[Rows from a 3D modeling dataset]
---+---

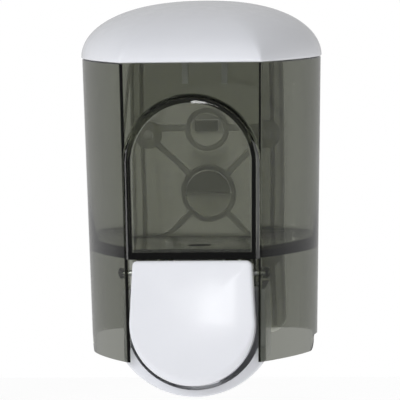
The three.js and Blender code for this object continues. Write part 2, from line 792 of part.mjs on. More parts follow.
// A straight rib on the front of the web, between two points in X and Z.
function rib(x0, z0, x1, z1, width) {
  const length = Math.hypot(x1 - x0, z1 - z0);
  const depth = WEB_FRONT_Y + 0.5 - PLATE_FRONT_Y;
  const geometry = new THREE.BoxGeometry(length, depth, width);
  geometry.rotateY(-Math.atan2(z1 - z0, x1 - x0));
  geometry.translate((x0 + x1) / 2, PLATE_FRONT_Y + depth / 2, (z0 + z1) / 2);
  return solid(geometry);
}

// A round rib on the front of the web.
function ring(inner, outer, z, sides) {
  return cut(
    bar("y", outer, PLATE_FRONT_Y, WEB_FRONT_Y + 1, [0, z], sides),
    bar("y", inner, PLATE_FRONT_Y - 1, WEB_FRONT_Y, [0, z], sides),
  );
}

function backPlate() {
  const ribY = PLATE_FRONT_Y;
  const blockX = SLOT_HALF_X + 2;
  const blockZ = SLOT_HALF_Z + 2;
  let plate = join(
    cut(roundedPlate(0, ribY, 0), roundedPlate(PLATE_RIM, ribY - 1, 1)),
    roundedPlate(1, WEB_FRONT_Y, WEB_REAR_Y),
    ring(...SLOT_RING_R, SLOT_RING_Z, 24),
    ring(HOLE_R, HOLE_R + HOLE_RING, HOLE_Z, 28),
    // On the wall side: the middle pad and the blocks that close the slot and the half-moon.
    box(-10, 10, WEB_REAR_Y - 1, 0, -2.9, 3.5),
    box(-blockX, blockX, WEB_REAR_Y - 1, 0, SLOT_Z - blockZ, SLOT_Z + blockZ),
    bar("y", HOLE_R + HOLE_RING, WEB_REAR_Y - 1, 0, [0, HOLE_Z], 28),
  );
  for (const side of [-1, 1]) {
    const bossX = side * BOSS_X;
    plate = join(
      plate,
      rib(side * SIDE_RIB_X, PLATE_FOOT_Z + 1, side * SIDE_RIB_X, PLATE_TOP_Z - 1, 2),
      rib(side * 10.5, CROSS_RIB_Z, bossX, CROSS_RIB_Z, 3.5),
    );
    for (const z of [BOSS_UP_Z, BOSS_LOW_Z]) {
      const start = (HOLE_R + 1.2) * Math.SQRT1_2;
      plate = cut(
        join(
          plate,
          rib(side * start, HOLE_Z + Math.sign(z - HOLE_Z) * start, bossX, z, 3),
          bar("y", BOSS_R, ribY, 0, [bossX, z], 20),
        ),
        bar("y", SCREW_HOLE_R, ribY + KNOCK_OUT, 1, [bossX, z], 12),
      );
    }
  }
  // The slot and the upper half of the round hole let the tank's keys in.
  const [slotX, slotZ] = [SLOT_HALF_X, SLOT_HALF_Z];
  return cut(
    plate,
    box(-slotX, slotX, ribY - 1, -POCKET_FLOOR, SLOT_Z - slotZ, SLOT_Z + slotZ),
    halfDiscHole(),
  );
}

function halfDiscHole() {
  const shape = new THREE.Shape();
  shape.moveTo(HOLE_R, HOLE_Z);
  shape.absarc(0, HOLE_Z, HOLE_R, 0, Math.PI, false);
  shape.closePath();
  return throughDepth(shape, PLATE_FRONT_Y - 1, -POCKET_FLOOR, 14);
}

piece("back_plate", backPlate(), WHITE());

export default root;
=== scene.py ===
"""Wall mounted soap dispenser: the looks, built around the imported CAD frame.

The scene is in metres, with +Z up and the wall at Y = 0. Meshes are worked out in millimetres."""

import json
import math

import bmesh
import bpy
from mathutils import Matrix, Vector


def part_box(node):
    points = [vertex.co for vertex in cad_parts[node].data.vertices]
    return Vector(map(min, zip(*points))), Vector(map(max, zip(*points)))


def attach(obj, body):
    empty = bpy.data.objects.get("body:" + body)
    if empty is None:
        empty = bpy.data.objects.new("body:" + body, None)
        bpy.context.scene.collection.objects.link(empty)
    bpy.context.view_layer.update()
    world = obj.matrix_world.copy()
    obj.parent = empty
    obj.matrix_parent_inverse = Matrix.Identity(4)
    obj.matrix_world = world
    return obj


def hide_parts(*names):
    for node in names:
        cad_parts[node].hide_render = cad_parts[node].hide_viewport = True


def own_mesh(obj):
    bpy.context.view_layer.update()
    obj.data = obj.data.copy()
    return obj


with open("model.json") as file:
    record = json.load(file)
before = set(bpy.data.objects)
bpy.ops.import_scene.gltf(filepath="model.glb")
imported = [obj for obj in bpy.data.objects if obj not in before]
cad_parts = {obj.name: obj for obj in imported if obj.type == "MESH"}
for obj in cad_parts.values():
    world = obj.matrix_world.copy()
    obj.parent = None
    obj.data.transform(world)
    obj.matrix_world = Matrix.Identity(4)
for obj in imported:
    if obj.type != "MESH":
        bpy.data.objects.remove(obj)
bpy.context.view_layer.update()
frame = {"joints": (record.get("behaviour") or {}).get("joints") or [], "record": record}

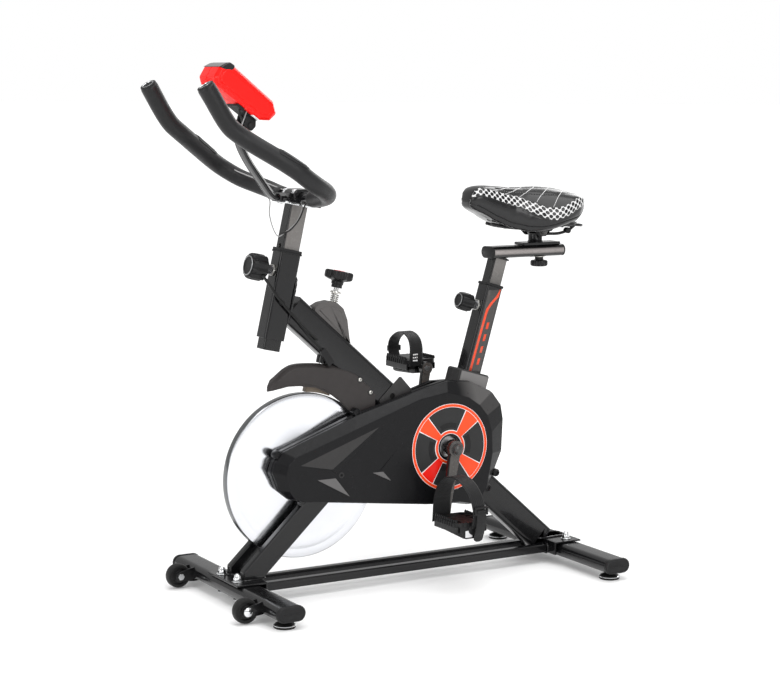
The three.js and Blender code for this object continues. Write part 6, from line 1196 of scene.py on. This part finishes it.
# ------------------------------------------------------------------ room, light, camera
floor = bpy.data.meshes.new("studio_floor")
V_, F_ = [(0, 0, 0)], []
RAD = (.8, 1.6, 3, 6, 12, 30, 80)
for r_ in RAD:
    for i in range(48): V_.append((r_ * math.cos(i * math.pi / 24), r_ * math.sin(i * math.pi / 24), 0))
for i in range(48): F_.append([0, 1 + i, 1 + (i + 1) % 48])
for k in range(len(RAD) - 1):
    for i in range(48):
        j = (i + 1) % 48; F_.append([1 + k * 48 + i, 1 + (k + 1) * 48 + i, 1 + (k + 1) * 48 + j, 1 + k * 48 + j])
floor.from_pydata(V_, [], F_); floor.update()
fob = bpy.data.objects.new("studio_floor", floor); bpy.context.scene.collection.objects.link(fob)
FLO = Mat("studio_paper", (.9, .9, .9), rough=.8, spec=.1, bscale=300, bump=.03, bdist=.0003, cvar=.01)
# the paper is open on all sides; painted light: it glows, weakly near the object and more strongly away from it, so it
# fades into the white surroundings
_f = FLO.xyz(); _fr = FLO.math("SQRT", FLO.math("ADD", FLO.math("MULTIPLY", _f[0], _f[0]), FLO.math("MULTIPLY", _f[1], _f[1])))
FLO.b.inputs["Emission Color"].default_value = (1, 1, 1, 1)
FLO.l(FLO.maprange(_fr, .8, 4.5, .13, .62), FLO.b.inputs["Emission Strength"])
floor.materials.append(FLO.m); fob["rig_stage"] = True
world = bpy.data.worlds.new("studio"); bpy.context.scene.world = world; world.use_nodes = True
wt = world.node_tree; wb = wt.nodes["Background"]; wb.inputs[0].default_value = (1, 1, 1, 1); wb.inputs[1].default_value = .62
wc = wt.nodes.new("ShaderNodeBackground"); wc.inputs[0].default_value = (1, 1, 1, 1); wc.inputs[1].default_value = 1.0
wl = wt.nodes.new("ShaderNodeLightPath"); wm = wt.nodes.new("ShaderNodeMixShader")
wt.links.new(wl.outputs["Is Camera Ray"], wm.inputs[0]); wt.links.new(wb.outputs[0], wm.inputs[1]); wt.links.new(wc.outputs[0], wm.inputs[2])
wt.links.new(wm.outputs[0], wt.nodes["World Output"].inputs["Surface"])
def area(name, loc, tgt, size, power, sy=None):
    L = bpy.data.lights.new(name, "AREA"); L.energy = power; L.size = size; L.shape = "RECTANGLE"; L.size_y = sy or size
    o = bpy.data.objects.new(name, L); bpy.context.scene.collection.objects.link(o); o.location = loc
    o.rotation_euler = (Vector(tgt) - Vector(loc)).to_track_quat("-Z", "Y").to_euler(); return o
area("top_soft", (.4, 0, 3.2), (0, 0, .4), 3.0, 62)
area("key_side", (3.0, -.2, 1.9), (0, 0, .6), 1.6, 34, 2.2)
area("rim_front", (.6, -2.8, 1.7), (0, 0, .6), 1.2, 22, 1.8)
area("rim_back", (-1.4, 2.2, 1.8), (0, 0, .6), 1.0, 14, 1.6)
azm = math.radians(59.62)
cam = bpy.data.cameras.new("photo_camera"); co = bpy.data.objects.new("photo_camera", cam); bpy.context.scene.collection.objects.link(co)
tl = math.radians(7.46); rl = math.radians(.31)
fwd = Vector((-math.sin(azm) * math.cos(tl), math.cos(azm) * math.cos(tl), -math.sin(tl))); rgt = Vector((math.cos(azm), math.sin(azm), 0)); upv = rgt.cross(fwd)
R_ = rgt * math.cos(rl) + upv * math.sin(rl); U_ = -rgt * math.sin(rl) + upv * math.cos(rl)
from mathutils import Matrix
mw = Matrix(((R_.x, U_.x, -fwd.x, 3.5068), (R_.y, U_.y, -fwd.y, -2.0383), (R_.z, U_.z, -fwd.z, 1.05), (0, 0, 0, 1)))
co.matrix_world = mw; cam.lens = 91.08; cam.sensor_width = 36; cam.clip_end = 100; bpy.context.scene.camera = co
sc = bpy.context.scene; sc.view_settings.view_transform = "Standard"; sc.view_settings.look = "None"; sc.view_settings.exposure = 0.0
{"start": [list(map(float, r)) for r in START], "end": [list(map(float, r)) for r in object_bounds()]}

---+---

### AIM OF THE TASK:
Work out how many lines of the listing above include the word "update". Report only the number.

### THE COMPLETED TASK:
4